On 7 May 2015, the Liberal Democrats fell to shocking lows, winning only eight seats in the House of Commons. The Conservatives won an overall majority (albeit a very small one), so the coalition came to an end. On 8 May, Clegg simultaneously resigned as party leader, Deputy Prime Minister, and Lord President of the Council. The Lib Dems elected Tim Farron as their new leader.
After the UK voted to leave The European Union in the referendum of June 2016, Clegg, a staunch Europhile, was appointed the party's spokesman for international trade and exiting the EU, but this comeback (if such it can be called) was curtailed by the surprise general election of 2017, in which he lost his seat to Labour's Jared O'Mara.note For a time he continued to advocate for a reversal of the referendum result, usually (in accordance with official Lib Dem policy) by means of a second referendum on the terms of the withdrawal deal, with "remain in the European Union" one of the options on the ballot paper.
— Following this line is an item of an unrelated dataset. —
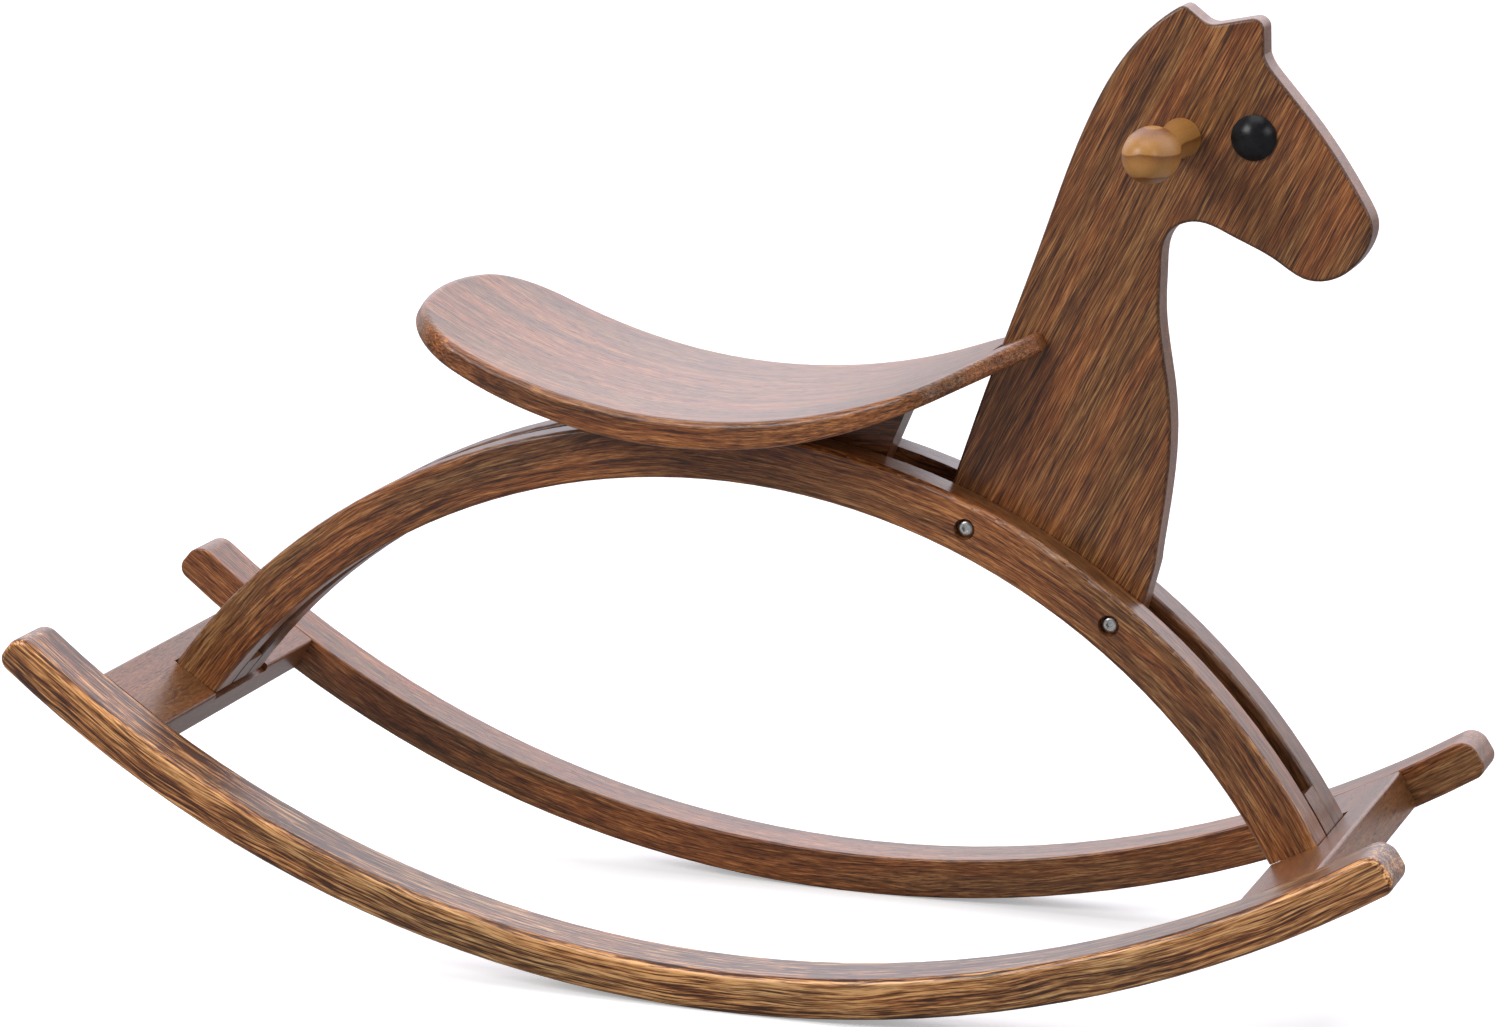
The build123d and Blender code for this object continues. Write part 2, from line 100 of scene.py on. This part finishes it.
def position(tree):
    """X, Y and Z of the surface in millimetres."""
    place = add(tree, "TexCoord").outputs["Object"]
    parts = add(tree, "SeparateXYZ", place).outputs
    return [sums(tree, "MULTIPLY", axis, MM_PER_M) for axis in parts]


def bent_grain(centre_x, centre_z, radius, hangs):
    """Grain of a board bent round a centre; it hangs below its centre or stands above it."""

    def make(tree):
        x, y, z = position(tree)
        dx = sums(tree, "SUBTRACT", x, centre_x)
        dz = sums(tree, "SUBTRACT", centre_z, z) if hangs else sums(tree, "SUBTRACT", z, centre_z)
        along = sums(tree, "MULTIPLY", sums(tree, "ARCTAN2", dx, dz), radius)
        reach = sums(tree, "SQRT", sums(tree, "ADD", square(tree, dx), square(tree, dz)))
        return [along, sums(tree, "SUBTRACT", reach, radius), y]

    return make


def turned_axes(tree, slope):
    """Distances along a slope in degrees above +X, square to it, and along Y."""
    x, y, z = position(tree)
    place = add(tree, "CombineXYZ", x, y, z).outputs[0]
    turned = add(tree, "VectorRotate", place, rotation_type="Y_AXIS")
    turned.inputs["Angle"].default_value = radians(slope)
    parts = add(tree, "SeparateXYZ", turned.outputs[0]).outputs
    return parts[0], parts[2], y


def straight_grain(slope):
    """Grain of a flat board that stands on edge, at a slope in degrees above +X."""

    def make(tree):
        return list(turned_axes(tree, slope))

    return make


def cross_grain(slope):
    """Grain of a piece that runs from side to side, its broad face at a slope in degrees above +X."""

    def make(tree):
        along, square_to, y = turned_axes(tree, slope)
        return [y, along, square_to]

    return make


# ---------------------------------------------------------------- materials


def start(name):
    """A new material's tree and its Principled shader."""
    made = bpy.data.materials.new(name)
    made.use_nodes = True
    tree = made.node_tree
    return made, tree, tree.nodes["Principled BSDF"]


def set_inputs(shader, **values):
    """Sets the shader's own sockets; a name's underscores stand for spaces."""
    for name, value in values.items():
        shader.inputs[name.replace("_", " ")].default_value = value


def emboss(tree, shader, height, strength, depth):
    """Bump on the shader's normal, depth in metres."""
    bump = add(tree, "Bump", strength, depth)
    connect(tree, bump.inputs["Height"], height)
    tree.links.new(bump.outputs[0], shader.inputs["Normal"])


def normal_axis(tree, index):
    """One component of the surface normal."""
    return add(tree, "SeparateXYZ", add(tree, "NewGeometry").outputs["Normal"]).outputs[index]


def rounding(tree):
    """0 on faces along Y or square to it, and 1 in the middle of the rounded edge between them."""
    across = normal_axis(tree, 1)
    rest = sums(tree, "SQRT", sums(tree, "SUBTRACT", 1.0, square(tree, across), clamp=True))
    lean = sums(tree, "MULTIPLY", sums(tree, "ABSOLUTE", across), rest)
    return span(tree, lean, 0.12, 0.45)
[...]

He even implied that a Britain which remains after all could get a "new deal" which better suits British interests, despite nobody on the Continent suggesting this — quite the contrary, in fact. However he largely retreated from front-line politics when he accepted a position as a senior executive at Facebook, a role for which the jokes really write themselves at this point.
Media often refer to Clegg's popularity following the first debate of 2010 as 'Cleggmania'. Clegg was also MP for Sheffield Hallam, and is not to be confused with the other Mr. N. Clegg from Yorkshire (yes, jokes have been made).
Fictional Depictions of Nick Clegg:
- Ruthlessly mocked on the satirical programme Russell Howard's Good News. The fact that the show's second series coincided with the live debates helped. After Clegg's popularity soared as a result of the debates, Howard was good enough to eat humble pie on air. Although after the Tuition Fees issue (telling young people to get more involved in politics then rescinding on the promise to oppose tuition fees once in power), Russell Howard portrayed his soul as peaceful woodlands before, and burning wastelands after.
"They call me Nick Clegg! Nick Clegg! I got a third leg! Third leg!"
- Private Eye portrayed various people as viewing Clegg as a Messiah-like figure after his success in the debates. After the formation of the coalition, Clegg is presented as the Deputy Head of the New Coalition Academy, the Eye's school-themed politics parody.
- In the last series of The Thick of It, coalition partners (Lib Dems) are endlessly mercilessly mocked and belittled by the majority party members (Tories).